TASK INPUT.
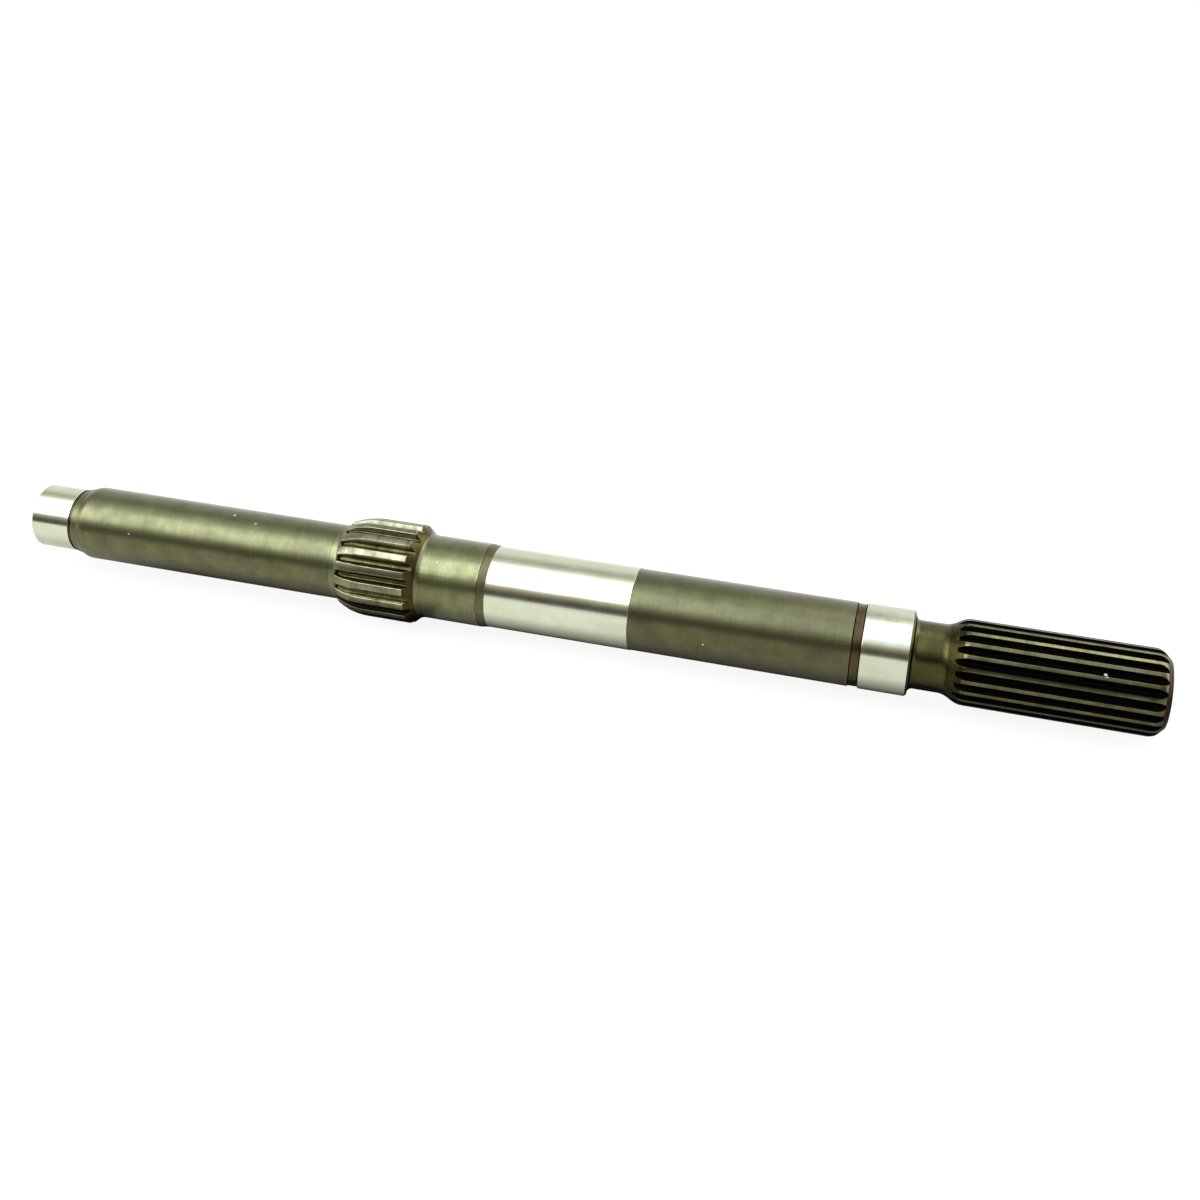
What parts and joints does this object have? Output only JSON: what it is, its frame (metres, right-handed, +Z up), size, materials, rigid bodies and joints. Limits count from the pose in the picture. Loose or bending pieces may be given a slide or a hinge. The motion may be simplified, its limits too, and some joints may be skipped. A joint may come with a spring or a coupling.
{
  "type": "splined shaft",
  "caption": "Solid steel shaft with a short large spline, ground journals and a long involute spline at its front end.",
  "frame": {"origin": "on the shaft's axis, in the middle of the front journal", "axes": "+X along the axis towards the front (long) spline's end, +Z up as the shaft lies at rest"},
  "size_m": [0.4953, 0.043, 0.0432],
  "materials": {
    "steel": "dark olive skin, with brighter ground journals"
  },
  "bodies": {
    "root": {"splined_shaft": "steel"}
  },
  "joints": []
}
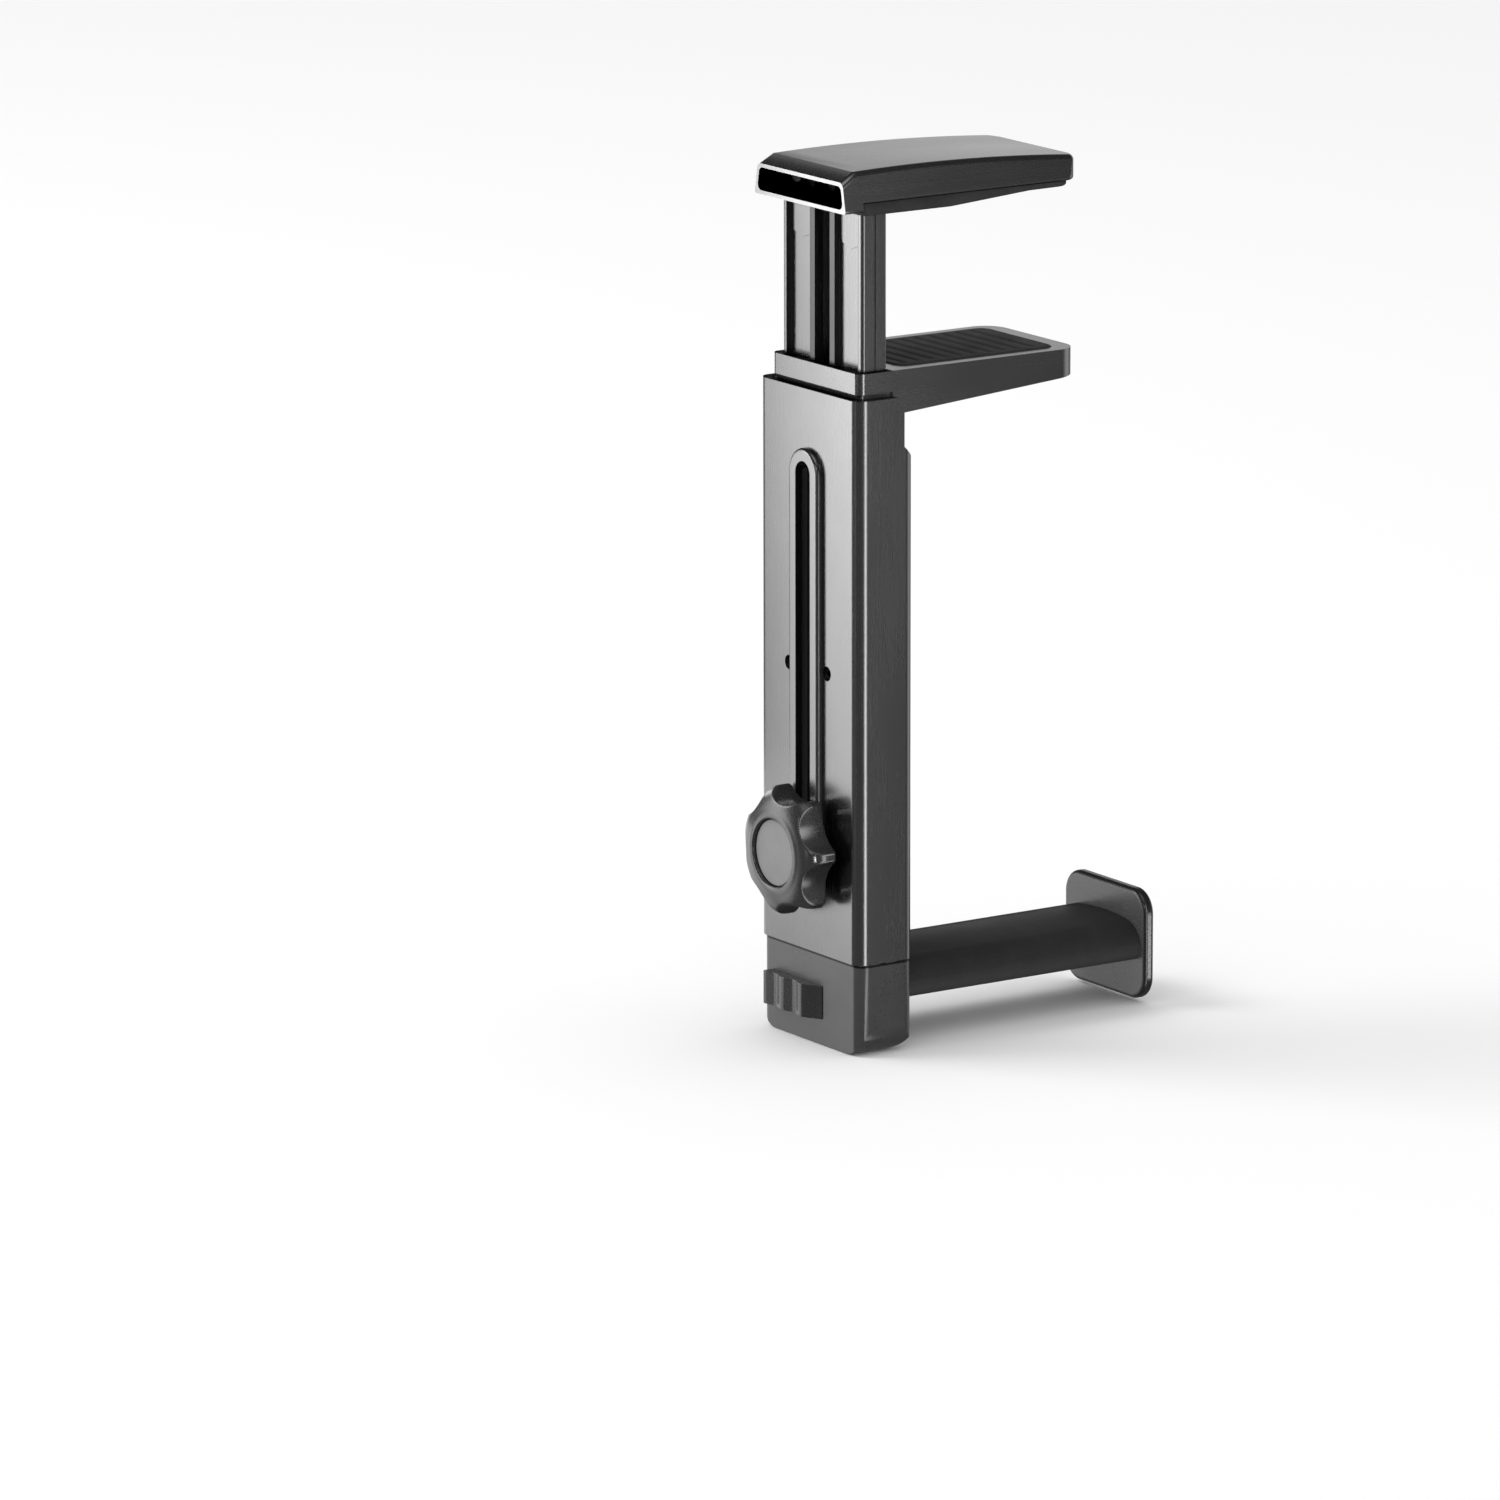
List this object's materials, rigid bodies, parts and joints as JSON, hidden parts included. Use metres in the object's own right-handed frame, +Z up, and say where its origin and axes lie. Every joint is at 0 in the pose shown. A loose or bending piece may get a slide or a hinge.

TASK TO COMPLETE. Copy all of the material word for word.

RESULT OF THE TASK.
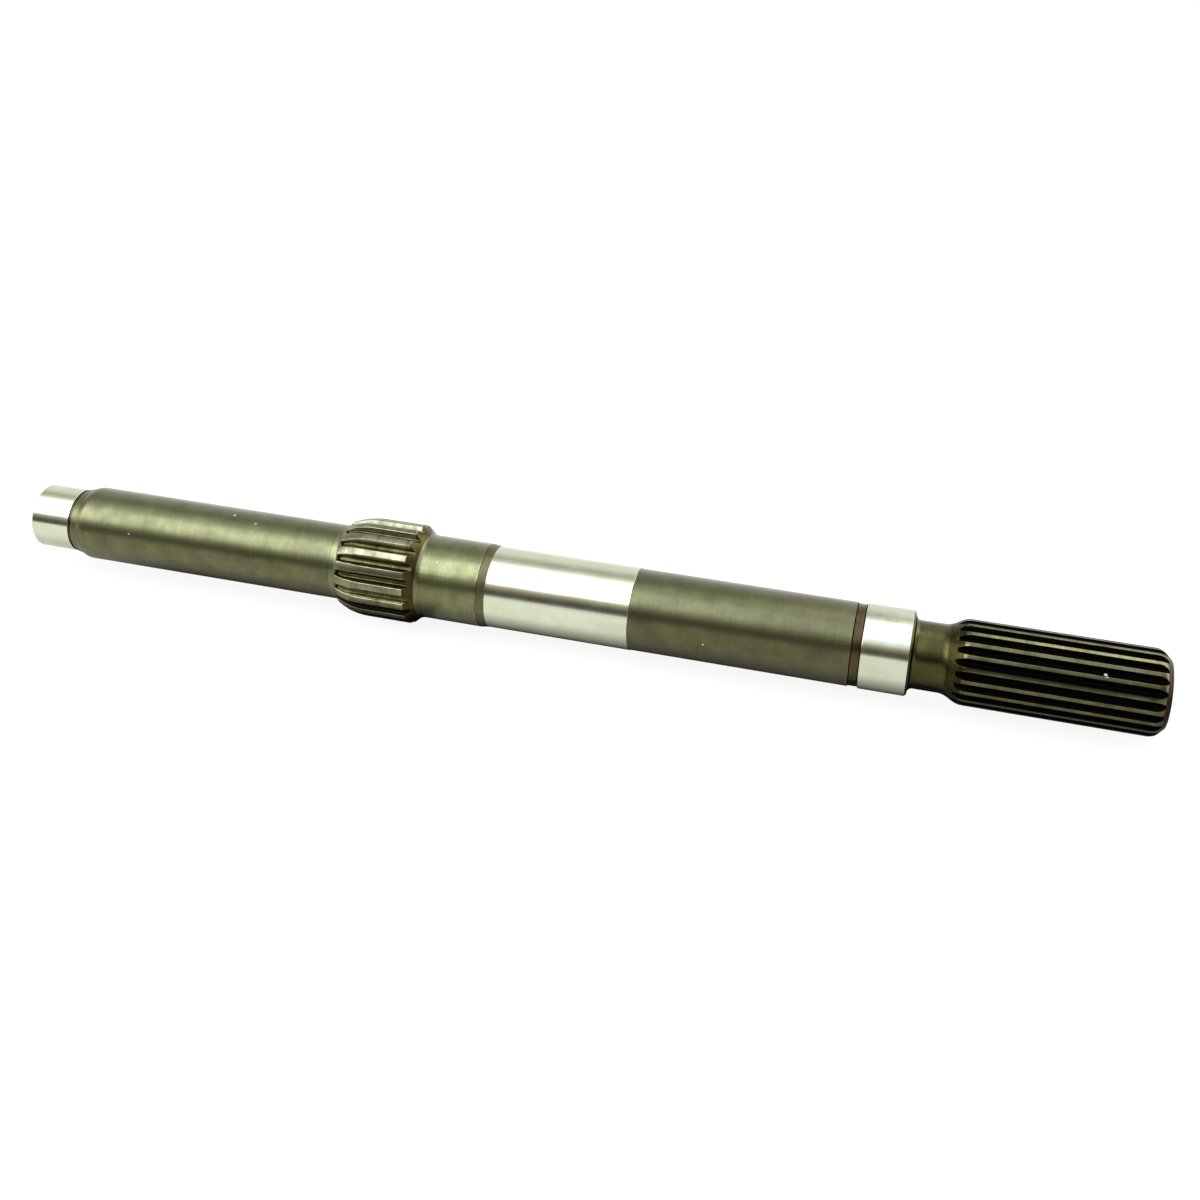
What parts and joints does this object have? Output only JSON: what it is, its frame (metres, right-handed, +Z up), size, materials, rigid bodies and joints. Limits count from the pose in the picture. Loose or bending pieces may be given a slide or a hinge. The motion may be simplified, its limits too, and some joints may be skipped. A joint may come with a spring or a coupling.
{
  "type": "splined shaft",
  "caption": "Solid steel shaft with a short large spline, ground journals and a long involute spline at its front end.",
  "frame": {"origin": "on the shaft's axis, in the middle of the front journal", "axes": "+X along the axis towards the front (long) spline's end, +Z up as the shaft lies at rest"},
  "size_m": [0.4953, 0.043, 0.0432],
  "materials": {
    "steel": "dark olive skin, with brighter ground journals"
  },
  "bodies": {
    "root": {"splined_shaft": "steel"}
  },
  "joints": []
}
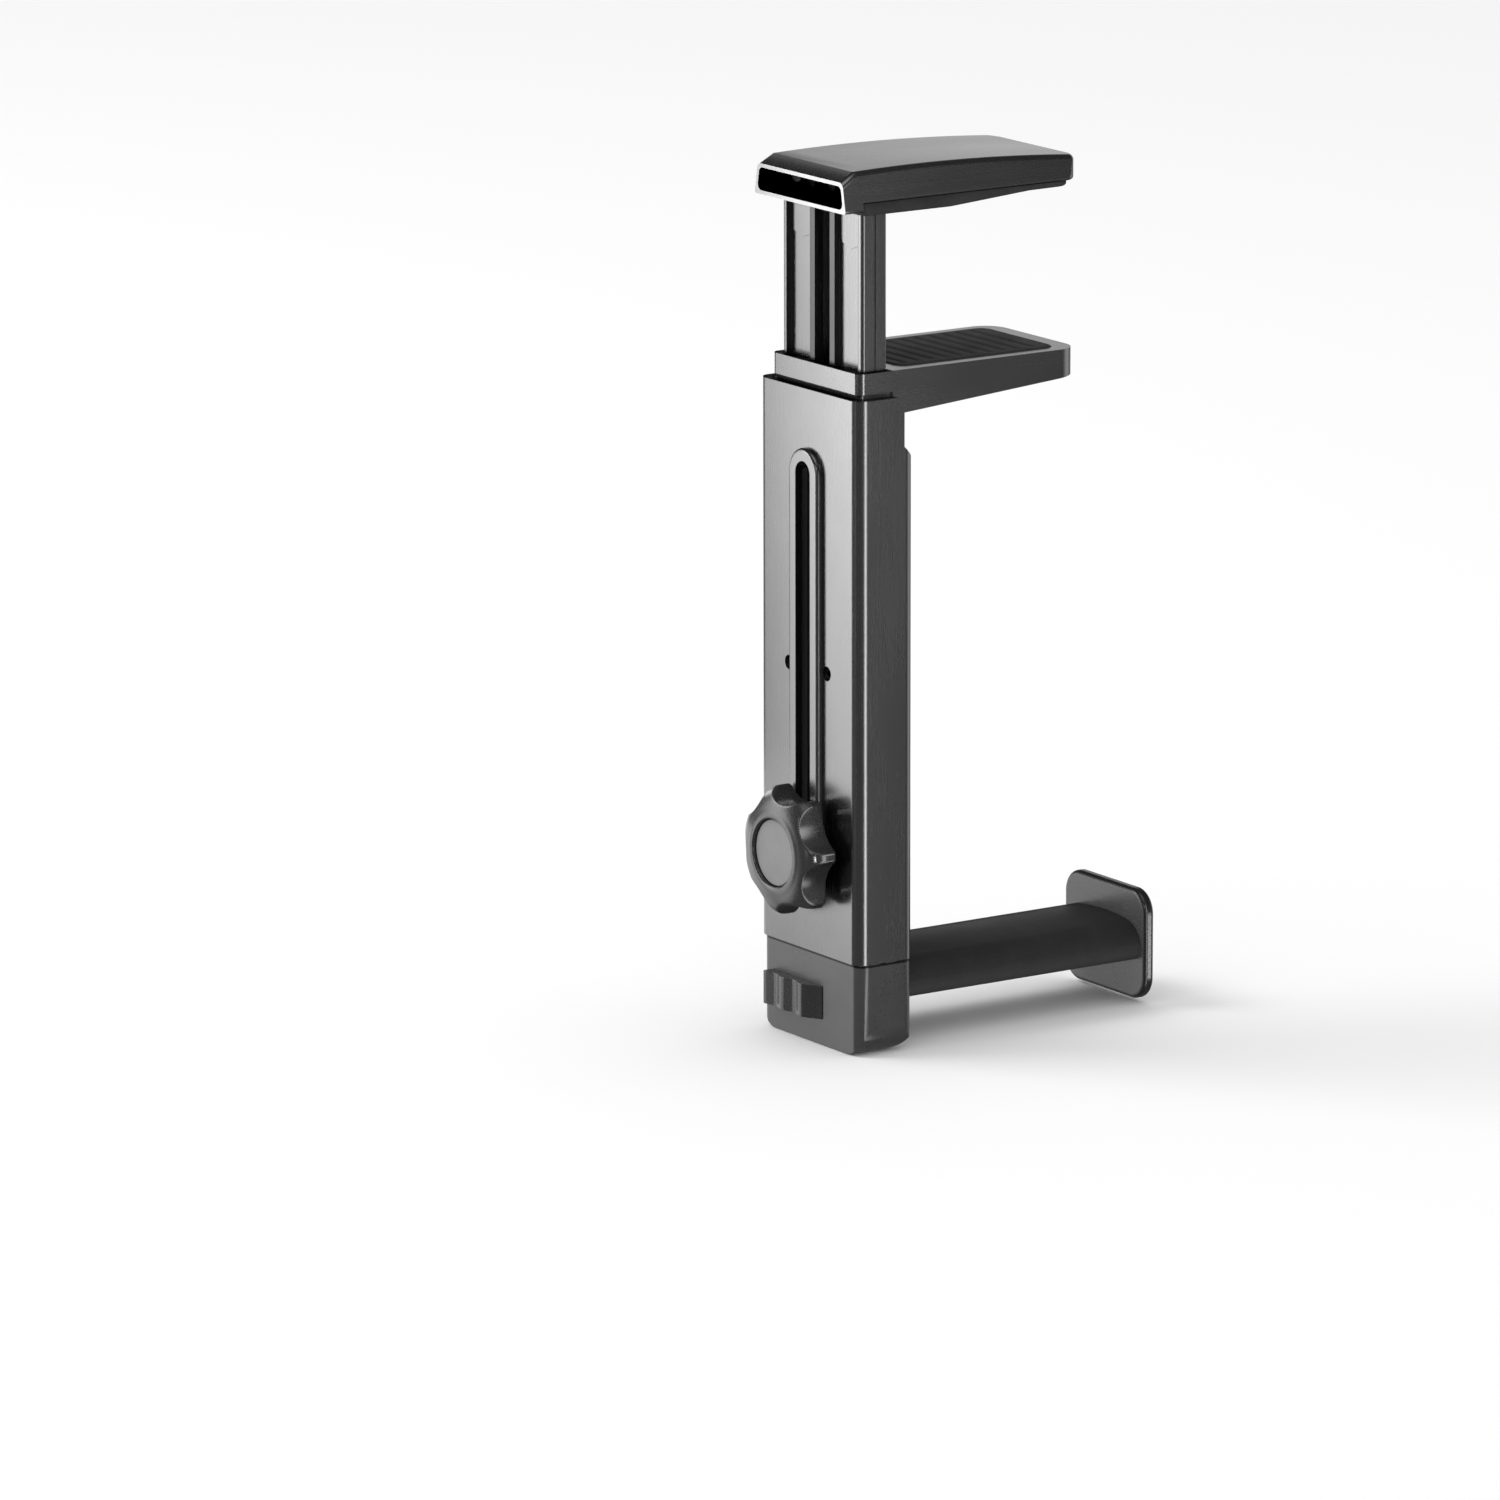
List this object's materials, rigid bodies, parts and joints as JSON, hidden parts included. Use metres in the object's own right-handed frame, +Z up, and say where its origin and axes lie. Every joint is at 0 in the pose shown. A loose or bending piece may get a slide or a hinge.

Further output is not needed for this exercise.